Quite unusually for the appellation – which he decided to leave from the 2017 vintage – Michel intends on producing exclusively dry wines. As such he picks in successive ‘tries’ to harvest perfectly ripe grapes, which are then rigorously sorted to discard berries affected by botrytis. Like his friend Richard Leroy, with whom he regularly bounces ideas, he was quick to realise that chenin is particularly well suited to long élevage. He now ages his wines for a minimum of two years under ideal conditions in troglodyte underground caves dug out of tuffeau (chalk). Sulphur is added at débourbage and rectified just before bottling if deemed necessary, reaching a maximum of 40mg/l total.
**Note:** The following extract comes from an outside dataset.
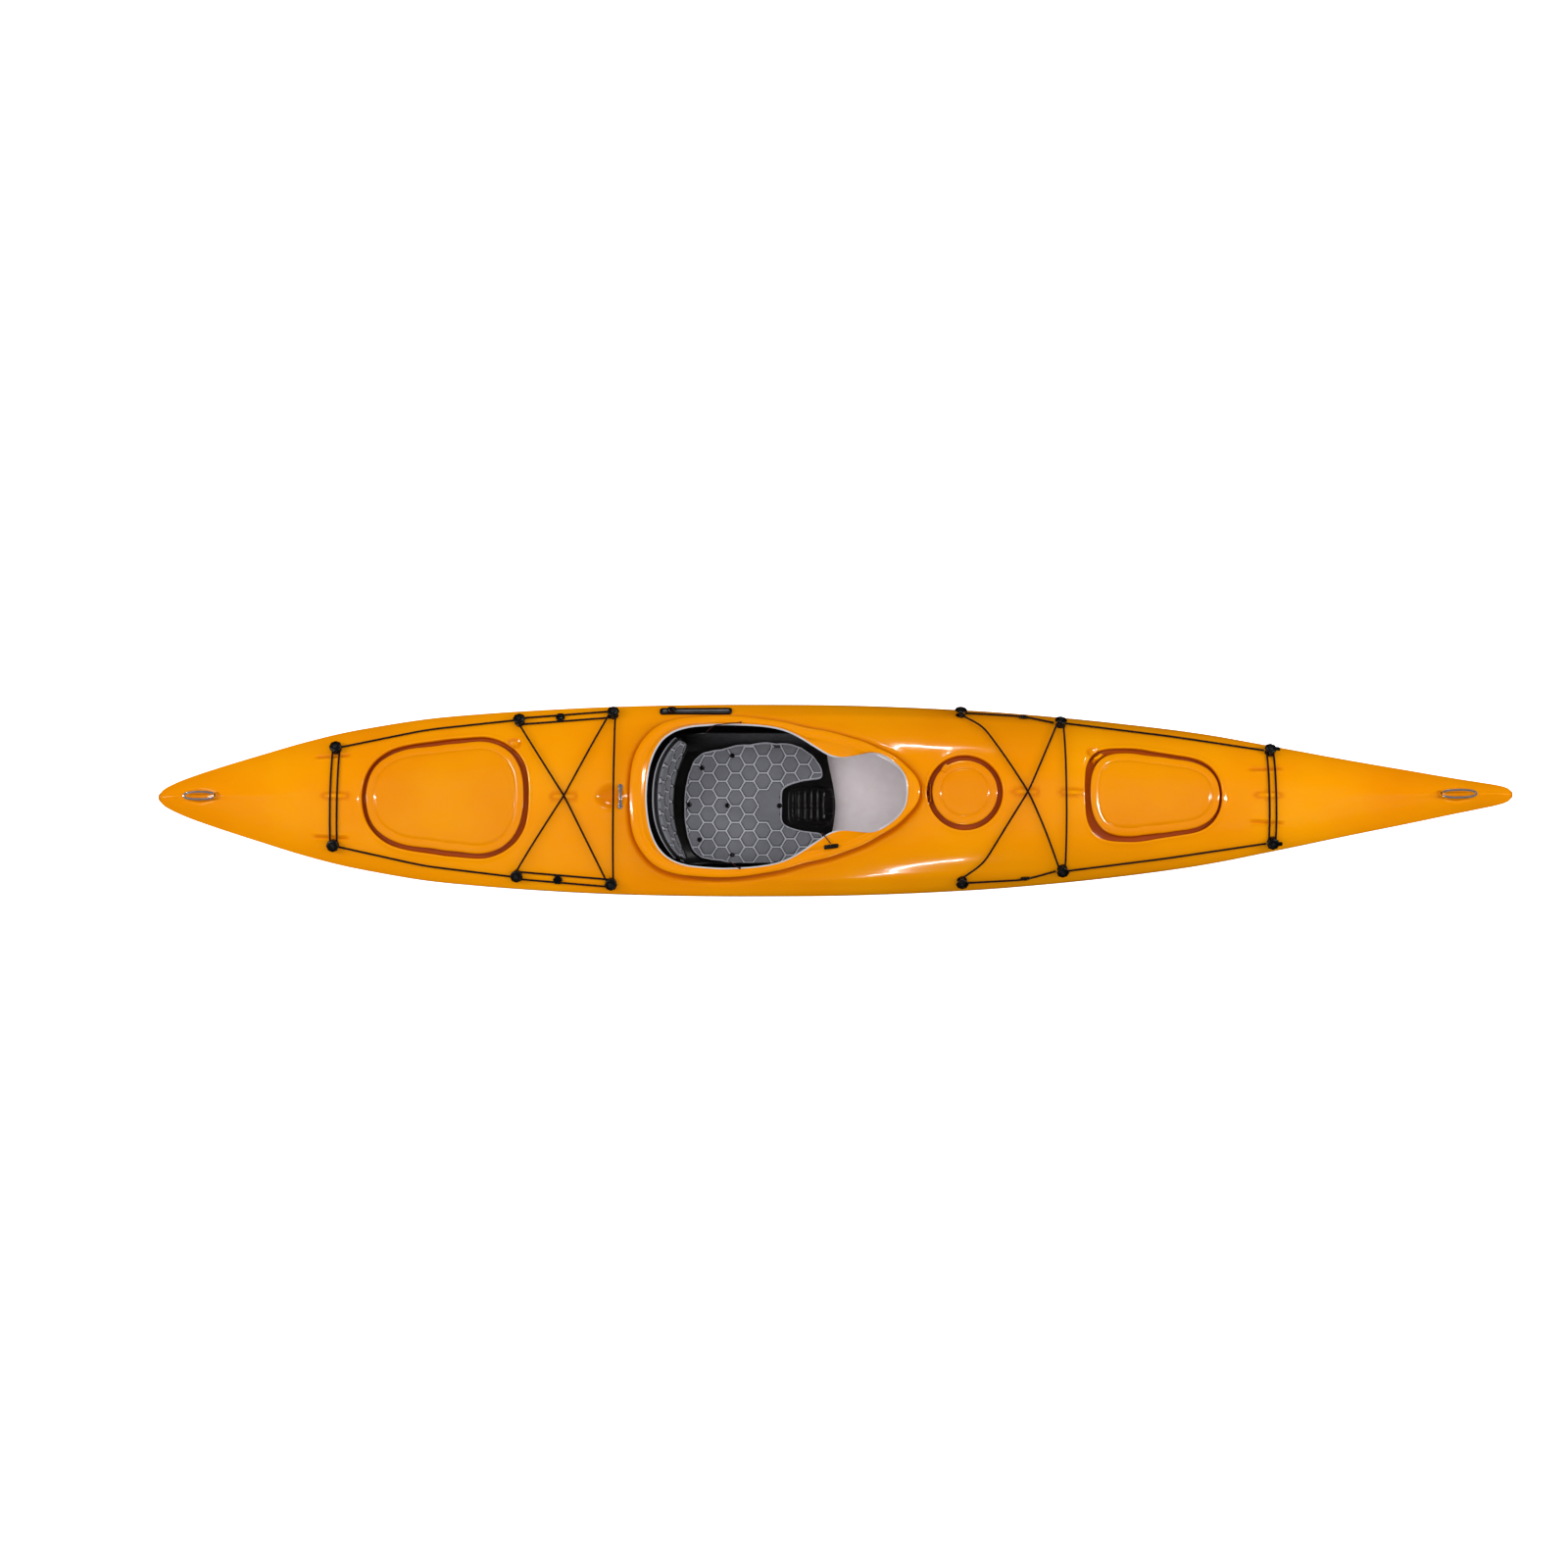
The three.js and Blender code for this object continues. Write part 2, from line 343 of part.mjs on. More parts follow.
// ---------------------------------------------------------------- skeg
const SK = { x0: -1800, x1: -1462, px: -1492, pz: 66 };
const skegSlot = box(SK.x0 + 8, SK.x1 - 10, -5.2, 5.2, -20, 130);
hull = hull.subtract(skegSlot);
// inside of the hull bottom at a given distance from the keel line
function floorZ(x, y) {
  const h = insetSection(x, WALL), i = Math.max(1, h.findIndex((p, k) => k > 0 && p[0] >= y)), a = h[i - 1], b = h[i];
  return a[1] + (b[1] - a[1]) * (y - a[0]) / (b[0] - a[0]);
}
const skegBox = (() => {
  const o = block([SK.x0, ...STATIONS.filter(x => x > SK.x0 + 5 && x < SK.x1 - 5), SK.x1], [-9, 9], x => floorZ(x, 9) + 3.2, () => 176), i = box(SK.x0 + 4, SK.x1 - 4, -5.2, 5.2, -20, 171);
  return o.subtract(i).subtract(fromGeo(new THREE.CylinderGeometry(3.4, 3.4, 40, 16), new THREE.Matrix4().makeTranslation(SK.px, 0, SK.pz)));
})();
const bladePts = [[14, -14], [20, 6], [8, 24], [-60, 44], [-150, 62], [-235, 78], [-276, 82], [-288, 70], [-286, 48], [-262, 6], [-232, -22], [-120, -30], [-30, -30]];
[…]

Like some of the very best growers on our list, Michel is willing to keep his domaine to a modest size so he can do everything himself. This is a set-up that helps him gain a profound and intimate understanding of the terroir, and allows for detailed fine-tuning over the years. An efficient pathway to excellence we believe.
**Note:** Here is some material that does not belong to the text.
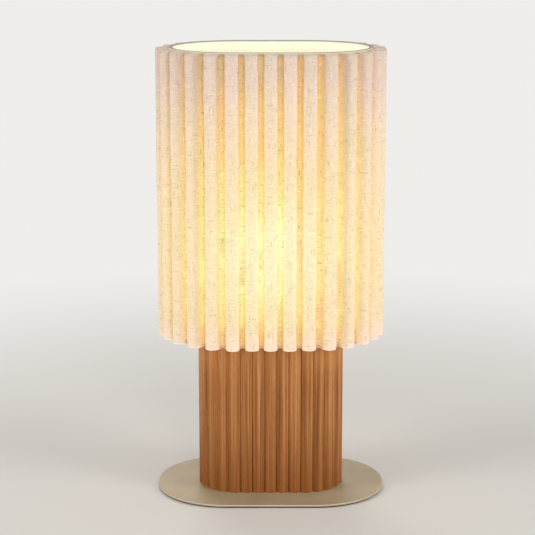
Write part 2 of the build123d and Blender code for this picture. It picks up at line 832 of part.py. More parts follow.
# Capacitor that lies against the upright board
with BuildPart() as bulb_capacitor:
    with BuildSketch(Plane.XY.offset(bulb_join - (driver_board_height + capacitor_height) / 2)):
        with Locations((driver_board_thickness / 2 + capacitor_radius, 0)):
            Circle(capacitor_radius)
    extrude(amount=capacitor_height)
bulb_capacitor.part.label = "bulb_capacitor"

# Screw cap with rounded thread rings and a flared rim under the housing
bulb_cap_middle = (bulb_cap_crest_radius + bulb_cap_root_radius) / 2
bulb_cap_depth = bulb_cap_crest_radius - bulb_cap_root_radius
with BuildPart() as bulb_screw_cap:
    with BuildSketch(Plane.XZ):
        with BuildLine():
            draw_wave(bulb_cap_middle, bulb_cap_depth, bulb_thread_bottom, bulb_cap_pitch, bulb_cap_turns)
            Polyline(
                (bulb_cap_middle, bulb_thread_top),
                (bulb_neck_radius, bulb_neck),
                (bulb_neck_radius - 2 * bulb_cap_wall, bulb_neck),
                (bulb_cap_middle - bulb_cap_wall, bulb_thread_top),
            )
            draw_wave(
                bulb_cap_middle - bulb_cap_wall,
                bulb_cap_depth,
                bulb_thread_bottom,
                bulb_cap_pitch,
                bulb_cap_turns,
            )
            Line(
                (bulb_cap_middle - bulb_cap_wall, bulb_thread_bottom),
                (bulb_cap_middle, bulb_thread_bottom),
            )
        make_face()
    revolve(axis=Axis.Z)
bulb_screw_cap.part.label = "bulb_screw_cap"

# Black ring that closes the cap from below and holds the tip
plug_radius = bulb_cap_root_radius - bulb_cap_wall - thread_clearance
with BuildPart() as bulb_cap_insulator:
    with BuildSketch(Plane.XZ):
        with BuildLine():
            Polyline(
                (0, tip_bottom + tip_height),
                (tip_radius, tip_bottom + tip_height),
                (insulator_radius, bulb_thread_bottom - insulator_plug_height / 2),
                (bulb_cap_middle, bulb_thread_bottom),
                (plug_radius, bulb_thread_bottom),
                (plug_radius, bulb_thread_bottom + insulator_plug_height),
                (0, bulb_thread_bottom + insulator_plug_height),
                close=True,
            )
        make_face()
    revolve(axis=Axis.Z)
bulb_cap_insulator.part.label = "bulb_cap_insulator"

# Contact in the middle of the cap's lower end
with BuildPart() as bulb_tip_contact:
    with BuildSketch(Plane.XY.offset(tip_bottom)):
        Circle(tip_radius)
    extrude(amount=tip_height)
    fillet(bulb_tip_contact.edges().group_by(Axis.Z)[0], tip_height / 2)
bulb_tip_contact.part.label = "bulb_tip_contact"

pieces = [
    base_pad,
    base_plate,
    base_screws,
    column_core,
    column_foot_board,
    column_top_board,
    reeds_front,
    reeds_right,
    reeds_back,
    reeds_left,
    cable_bush,
    lamp_pipe,
    pipe_washers,
    pipe_nuts,
    holder_cap,
    contact_block,
    terminal_blocks,
    terminal_screws,
    centre_contact,
    lamp_screw_shell,
    holder_skirt,
    switch_bar,
    shade_fabric,
    shade_liner,
    top_wire,
    top_edge_tape,
    bottom_edge_tape,
    bottom_wire,
    carrier_arms,
    carrier_ring,
    retaining_ring,
    bulb_diffuser,
    bulb_housing,
    bulb_led_board,
    bulb_leds,
    bulb_driver_board,
    bulb_capacitor,
    bulb_screw_cap,
    bulb_cap_insulator,
    bulb_tip_contact,
]
os.makedirs("parts", exist_ok=True)
for piece in pieces:
    export_step(piece.part, f"parts/{piece.part.label}.step")
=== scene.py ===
from math import acos, cos, pi, sin

import bpy
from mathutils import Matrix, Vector, noise


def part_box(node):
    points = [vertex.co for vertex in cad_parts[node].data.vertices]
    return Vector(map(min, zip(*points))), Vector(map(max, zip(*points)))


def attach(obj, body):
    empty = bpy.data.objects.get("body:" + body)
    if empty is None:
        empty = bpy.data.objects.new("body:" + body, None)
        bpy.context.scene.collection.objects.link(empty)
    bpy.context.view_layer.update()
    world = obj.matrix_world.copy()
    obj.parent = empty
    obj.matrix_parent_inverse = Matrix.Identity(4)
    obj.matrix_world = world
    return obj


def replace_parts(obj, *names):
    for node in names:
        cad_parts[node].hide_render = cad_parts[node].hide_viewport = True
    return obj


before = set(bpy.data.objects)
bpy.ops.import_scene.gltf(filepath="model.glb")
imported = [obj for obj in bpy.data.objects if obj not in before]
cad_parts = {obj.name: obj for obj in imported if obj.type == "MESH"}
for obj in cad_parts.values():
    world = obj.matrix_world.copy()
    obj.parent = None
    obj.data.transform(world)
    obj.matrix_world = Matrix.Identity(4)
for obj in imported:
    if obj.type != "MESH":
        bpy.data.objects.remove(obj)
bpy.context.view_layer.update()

# Counts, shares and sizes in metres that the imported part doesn't give
flute_count = 30
flute_depth = 0.014
nose_radius = 0.0066
valley_fullness = 0.9
fabric_thickness = 0.0009
glue_gap = 0.0001
fold_clearance = 0.0003
fold_radius = 0.0010
tape_thickness = 0.0005
tape_fullness = 0.9
tape_height = 0.009
liner_thickness = 0.0008
wire_radius = 0.0015
reed_count = 30
reed_rise = 0.004
glow_drop = 0.020
glow_near = 0.07
glow_far = 0.22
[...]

Old vines on 'perruche' soil – Les Enfers Tranquilles

Michel Autran Wines

Les Enfers Tranquilles
100% Chenin
100% Chenin (14.5% alc.)
(14.5% alc.)

This comes from the lieu-dit Les Enfers translating as 'hell', a particularly hot south-facing site in Noizay, where Michel owns 1.5ha of 50yo vines on 'perruches' (flinty clay-limestone soils). As per both cuvées, fermentation starts in stainless steel, it is then racked off by gravity into barrels (4-12yo) bought from Vincent Carême. The wine is transferred into stainless vats after a year, and stays there for another 12 months. Sulphur was added at débourbage and before bottling for a total of 40mg/l. An avid Jazz fan, Michel likens Les Enfers Tranquilles to a soprano saxophone for its tension, crystalline quality, incredible length, and perfect balance. Loaded with baked peach, confit quince and balanced by crushed stone minerality, it delivers a mouth-watering finish that just won't quit. This is Vouvray for white Burgundy-lovers and therefore represents astonishing value. For drinking now to 2030.

Ciel Rouge
100% Chenin
100% Chenin (14% alc.)
(14% alc.)

Named after the French saying "ciel rouge du matin, patouille en chemin" which relates to "red sky in morning, sailor's warning". It is a reference to the red clay-limestone soils (aubuis) which tend to 'patouille' (become heavy and sticky) when clogged up with rain. This superb Vouvray terroir is planted with 80yo vines that yield 25hh on average. The wine has a pale bright gold color, with subtle aromas of stone fruits and honeycomb toffee. The palate has a smooth texture with chalky, almost electric acidity and complex herbal notes. Although vinified the same way as Les Enfers Tranquilles it shows more weight and depth, this is nevertheless equally crystalline – a classy bottling indeed.